Don't exceed the manufacturer's rated capacity. On a truss-framed ceiling, this often means checking quarterly that the mounting points and hardware haven't shifted or shown signs of movement.

FAQ

Can I hang a ceiling storage rack from drywall? No. Ceiling drywall has essentially no load-bearing capacity. All ceiling storage systems must be anchored into structural framing: joists, rafters, or trusses. Never use drywall anchors for overhead storage. The consequences of failure are severe.

What's the maximum weight I should store on a ceiling rack? For residential garage ceiling racks from reputable brands, the typical rating is 400 to 600 pounds for a 4x8 platform. But this is the maximum, not the target. Plan for 50 to 70% of rated capacity as your practical working load. This leaves a safety margin and accounts for uneven distribution.

How high should a ceiling rack be to fit my car underneath? Most garage ceiling racks install 18 to 24 inches below the ceiling, which puts the bottom of the platform at 7 to 8 feet in a garage with 9-foot ceilings. The typical garage door and SUV height is 6 to 6.5 feet, so there's generally 12 to 18 inches of clearance. Measure your tallest vehicle before purchasing.

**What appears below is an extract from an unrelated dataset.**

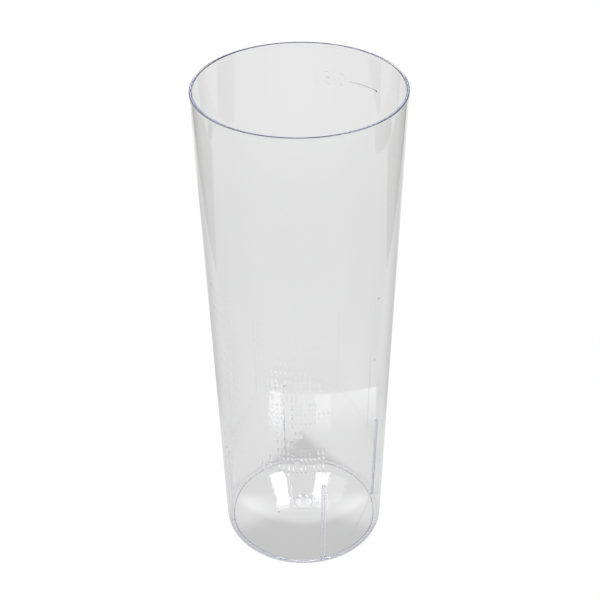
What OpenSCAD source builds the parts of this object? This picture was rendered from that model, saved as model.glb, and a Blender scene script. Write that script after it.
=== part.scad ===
// Long-drink tumbler in clear moulded plastic: one thin, tall, slightly conical
// shell with a crowned floor and four ribs inside that keep stacked cups apart.
// Sizes are in millimetres. The origin is the centre of the ring it stands on,
// and +Z runs up through the mouth. The fill line stands at 0.3 litre.

/* [Body] */
// Height from the table to the lip
cup_h = 153; // [130:1:180]
// Outside diameter at the lip
rim_d = 58; // [56:0.5:70]
// Outside diameter at the table, where the slanting wall would meet it
foot_d = 49.8; // [42:0.1:52]
// Thickness of the side wall
wall = 0.75; // [0.6:0.05:1.3]

/* [Lip] */
// Height of the straight land under the lip
land_h = 1.1; // [0.6:0.1:4]
// How far the land stands out from the slanting wall
land_step = 0.08; // [0.02:0.01:0.3]
// Rounding of the lip's two edges
lip_r = 0.25; // [0.1:0.01:0.29]

/* [Base] */
// Thickness of the floor
floor_t = 1; // [0.8:0.05:2.5]
// Height of the floor's crown above its edge
crown_h = 2.4; // [0.6:0.1:5]
// Height of the floor's underside above the table, at its edge
stand_h = 0.5; // [0.1:0.05:1.5]
// Width of the flat ring that touches the table
stand_w = 0.4; // [0.4:0.1:2]
// How far the ring's inner side slants in for each unit of height
stand_slant = 0.5; // [0.1:0.05:1]
// Rounding of the heel, between the ring and the wall outside
heel_r = 1.5; // [0.3:0.05:2]
// Rounding of the corner between floor and wall inside
corner_r = 0.6; // [0.4:0.1:3]

/* [Gate] */
// Diameter of the round recess under the floor, where the plastic came in
gate_d = 5.8; // [3:0.1:9]
// Depth of the recess
gate_depth = 0.4; // [0.1:0.05:0.5]
// Diameter of the snapped-off stub in the recess
stub_d = 1.1; // [0.6:0.1:2]
// Height of the stub
stub_h = 0.3; // [0.1:0.05:0.5]

/* [Stacking ribs] */
// Number of ribs round the inside of the wall
rib_count = 4; // [3:1:8]
// Width of a rib
rib_w = 1.2; // [0.8:0.1:1.8]
// How far a rib stands in from the wall
rib_depth = 1; // [0.9:0.1:2]
// Rounding between a rib's flat top and its inner face
rib_round = 0.3; // [0.1:0.05:0.5]
// Gap left between the walls of two stacked cups
stack_gap = 0.12; // [0:0.01:0.2]
// Direction of the first rib, counted from +X
rib_turn = 14; // [0:1:90]

/* [Fill line] */
// Depth of the fill line below the lip
mark_drop = 10.5; // [6:0.1:60]
// Length of the line along the wall
mark_len = 10; // [4:0.5:30]
// Height of the line's band
mark_t = 0.5; // [0.3:0.05:1.5]
// How far the line stands out from the wall
mark_out = 0.15; // [0.05:0.01:0.4]
// Direction of the line's middle, counted from +X
mark_turn = 50; // [0:0.5:180]

/* [Hidden] */
// Sides of a full turn, and steps of the small and the wide arcs
$fn = 120;
small_steps = 4;
wide_steps = 8;
rib_sides = 24;

rim_r = rim_d / 2;
foot_r = foot_d / 2;
// Growth of the wall's radius for each unit of height, and the same as an angle
slope = (rim_r - land_step - foot_r) / cup_h;
draft = atan(slope);
lean = 1 / cos(draft);

// The floor's edge and crown are two concentric arcs, one floor thickness apart
floor_z = stand_h + floor_t;
floor_r = inner_r(floor_z);
crown_r = (pow(floor_r, 2) + pow(crown_h, 2)) / (2 * crown_h);
crown_z = floor_z + crown_h - crown_r;
under_r = crown_r - floor_t;
stand_r = foot_r - heel_r - stand_w;

// A stacked cup's heel comes to rest where the wall inside is as wide as its foot
rib_top = (wall + stack_gap) / slope;
mark_z = cup_h - mark_drop;

// Radius of the slanting wall at height z, outside and inside
function outer_r(z) = foot_r + slope * z;
function inner_r(z) = outer_r(z) - wall;

// Points of an arc in the (radius, height) plane, from angle a to angle b
function arc(centre, r, a, b, steps) =
    [for (i = [0:steps]) let (t = a + (b - a) * i / steps) centre + r * [cos(t), sin(t)]];

// Centre of the inside corner: corner_r away from the wall's inner line and from
// the crown's arc, found as the upper crossing of that line and a larger circle
function corner_centre() =
    let (line_r = inner_r(0) - corner_r * lean,
         reach = crown_r + corner_r,
         a = 1 + pow(slope, 2),
         b = 2 * (line_r * slope - crown_z),
         c = pow(line_r, 2) + pow(crown_z, 2) - pow(reach, 2),
         z = (-b + sqrt(pow(b, 2) - 4 * a * c)) / (2 * a))
    [line_r + slope * z, z];

// The heel touches the table and the wall outside
function heel_centre() = [foot_r + slope * heel_r - heel_r * lean, heel_r];

// Half section of the underside, from the middle out to the standing ring
function under_points() =
    let (edge = [stand_r - stand_slant * stand_h, stand_h],
         half = asin(edge[0] / under_r),
         low = crown_z + under_r * cos(half),
         lift = edge[1] - low)
    concat(arc([0, crown_z + lift], under_r, 90, 90 - half, wide_steps), [[stand_r, 0]]);

// Half section of the outside, from the heel up to the edge of the land
function outside_points() =
    let (land_z = cup_h - land_h)
    concat(arc(heel_centre(), heel_r, -90, -draft, small_steps),
           [[outer_r(land_z), land_z - (rim_r - outer_r(land_z))], [rim_r, land_z]]);

// Half section of the lip: a narrow flat between two rounded edges
function lip_points() =
    let (z = cup_h - lip_r)
    concat(arc([rim_r - lip_r, z], lip_r, 0, 90, small_steps),
           arc([inner_r(z) + lip_r * lean, z], lip_r, 90, 180 - draft, small_steps));

// Half section of the inside, from the wall down round the corner to the crown
function inside_points() =
    let (centre = corner_centre(),
         bearing = atan2(centre[1] - crown_z, centre[0]))
    concat(arc(centre, corner_r, -draft, bearing - 180, small_steps),
           arc([0, crown_z], crown_r, bearing, 90, wide_steps));

// Thin shell, turned from its half section
module shell() {
    rotate_extrude()
        polygon(concat(under_points(), outside_points(), lip_points(), inside_points()));
}

// Round recess under the middle of the floor
module gate_recess() {
    translate([0, 0, -1])
        cylinder(d = gate_d, h = stand_h + crown_h + gate_depth + 1);
}

// Stub left where the plastic was snapped off, clear of the table
module gate_stub() {
    translate([0, 0, stand_h + crown_h + gate_depth - stub_h])
        cylinder(d = stub_d, h = stub_h + (floor_t - gate_depth) / 2);
}

// Side outline of a rib: rooted in the floor and the wall, with a flat top that
// the heel of a stacked cup rests on
function rib_side() =
    let (root = stand_h + floor_t / 2,
         nose_r = inner_r(rib_top) - rib_depth,
         shoulder = [nose_r + rib_round, rib_top - rib_round])
    concat([[outer_r(root) - wall / 2, root],
            [outer_r(rib_top) - wall / 2, rib_top]],
           arc(shoulder, rib_round, 90, 180, small_steps),
           [[inner_r(root) - rib_depth, root]]);

// Rib on the inside of the wall: a bar with a round nose that leans with the wall
module stacking_rib() {
    web = rib_depth - rib_w / 2;
    intersection() {
        translate([inner_r(0), 0, 0]) rotate([0, draft, 0])
            linear_extrude(rib_top + rib_depth) {
                translate([-web, 0]) circle(d = rib_w, $fn = rib_sides);
                translate([-web, -rib_w / 2]) square([web + wall / 2, rib_w]);
            }
        rotate([90, 0, 0])
            linear_extrude(2 * rib_w, center = true) polygon(rib_side());
    }
}

module stacking_ribs() {
    for (i = [0:rib_count - 1])
        rotate([0, 0, rib_turn + i * 360 / rib_count]) stacking_rib();
}

// Raised band on the outside of the wall, with slanted upper and lower edges
module fill_line() {
    span = mark_len / outer_r(mark_z) * 180 / PI;
    low = mark_z - mark_t / 2;
    high = mark_z + mark_t / 2;
    nose = outer_r(mark_z) + mark_out;
    rotate([0, 0, mark_turn - span / 2])
        rotate_extrude(angle = span)
            polygon([[outer_r(low) - wall / 2, low], [outer_r(low), low],
                     [nose, mark_z - mark_t / 4], [nose, mark_z + mark_t / 4],
                     [outer_r(high), high], [outer_r(high) - wall / 2, high]]);
}

// The whole cup, one moulding
module tumbler() {
    color([0.84, 0.85, 0.88, 0.5]) {
        difference() {
            shell();
            gate_recess();
        }
        gate_stub();
        stacking_ribs();
        fill_line();
    }
}

tumbler();
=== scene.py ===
"""Clear long-drink tumbler: the looks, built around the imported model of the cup.

The cup is one moulding of clear plastic, so it is one closed surface here: a half section carried round the
axis in bands, whose columns are directions round the cup and whose rows are points of the section. The ribs,
the fill line, the graduation and the rows of small ticks are relief on those bands, so light bends through
them as it does through the real moulding. Lengths are in millimetres until they go into Blender, in metres.
"""
import logging
import math
from dataclasses import dataclass
from enum import Enum
from functools import reduce
from typing import Any, Sequence

import bpy
import numpy as np
from mathutils import Matrix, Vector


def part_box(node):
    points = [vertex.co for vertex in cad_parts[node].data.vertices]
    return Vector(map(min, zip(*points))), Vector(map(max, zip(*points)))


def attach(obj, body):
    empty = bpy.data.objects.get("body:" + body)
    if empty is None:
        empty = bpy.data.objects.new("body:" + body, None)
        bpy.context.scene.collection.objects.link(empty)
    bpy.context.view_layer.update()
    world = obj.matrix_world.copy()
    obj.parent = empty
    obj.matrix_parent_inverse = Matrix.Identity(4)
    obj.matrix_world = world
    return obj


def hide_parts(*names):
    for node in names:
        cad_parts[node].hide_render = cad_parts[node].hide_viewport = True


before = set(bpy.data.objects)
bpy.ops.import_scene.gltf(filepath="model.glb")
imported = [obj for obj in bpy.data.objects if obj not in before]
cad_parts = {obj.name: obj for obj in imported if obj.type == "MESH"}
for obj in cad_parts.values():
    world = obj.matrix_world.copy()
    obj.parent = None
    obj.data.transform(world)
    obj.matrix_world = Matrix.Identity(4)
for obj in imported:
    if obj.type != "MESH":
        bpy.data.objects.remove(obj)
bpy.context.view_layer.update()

NODE = "tumbler"
BODY = "root"
MM = 0.001
PER_CENT = 0.01
FULL_TURN = 2 * math.pi
WHITE = (1.0, 1.0, 1.0, 1.0)
SAME_TO = 6  # decimals to which two directions or heights count as the same

log = logging.getLogger("tumbler")
Row = tuple[Any, Any]  # radius and height, each a number or one value for each column


def arc(centre: Sequence[Any], radius: float, start: Any, end: Any, steps: int) -> list[Row]:
    """Points of an arc in the section: centre plus radius times (cos t, sin t), with t in even steps.

    Args:
        centre: Radius and height of the arc's centre, each a number or one value for each column.
        radius: Radius of the arc.
        start: First angle in radians, a number or one value for each column.
        end: Last angle in radians.
        steps: Number of stretches between the points.

    Returns:
        A list of (radius, height) points, steps + 1 of them.
    """
    turns = [start + (end - start) * i / steps for i in range(steps + 1)]
    return [(centre[0] + radius * np.cos(t), centre[1] + radius * np.sin(t)) for t in turns]


def ease(value: np.ndarray) -> np.ndarray:
    """Smooth step from 0 to 1: 3x^2 - 2x^3 of the value held between 0 and 1."""
    x = np.clip(value, 0.0, 1.0)
    return x * x * (3.0 - 2.0 * x)


def within(away: np.ndarray, half: float, soft: float) -> np.ndarray:
    """1 up to a distance from a middle and 0 past it, easing off over a short stretch round it."""
    return ease((half + soft / 2 - away) / soft)


def mirrored(values: np.ndarray) -> np.ndarray:
    """Rising places on both sides of a middle: the values' negatives, last to first, and then the values."""
    return np.concatenate([-values[::-1], values])


def turn_apart(turn: np.ndarray, centres: np.ndarray) -> np.ndarray:
    """Angle from each centre to each direction, at most half a turn either way, with the centres last."""
    return (turn[..., None] - centres + math.pi) % FULL_TURN - math.pi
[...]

Is it safe to store gasoline or flammables in garage rafter storage? No. Flammable liquids should be stored at ground level in approved safety containers, away from ignition sources. Storing flammables overhead is a fire hazard, and the vapors from gasoline, paint thinner, and similar products can accumulate and create explosion risk.

Starting Your Rafter Storage Project

Identify your rafter type first, then choose your system. If you have dimensional lumber rafters and want the most affordable option, build a suspended lumber platform. If you have trusses or want a finished look with less fabrication, a commercial ceiling rack from Fleximounts or a similar brand is the better path. Either way, take the structural step seriously and don't skip the joist confirmation before driving any lag screws.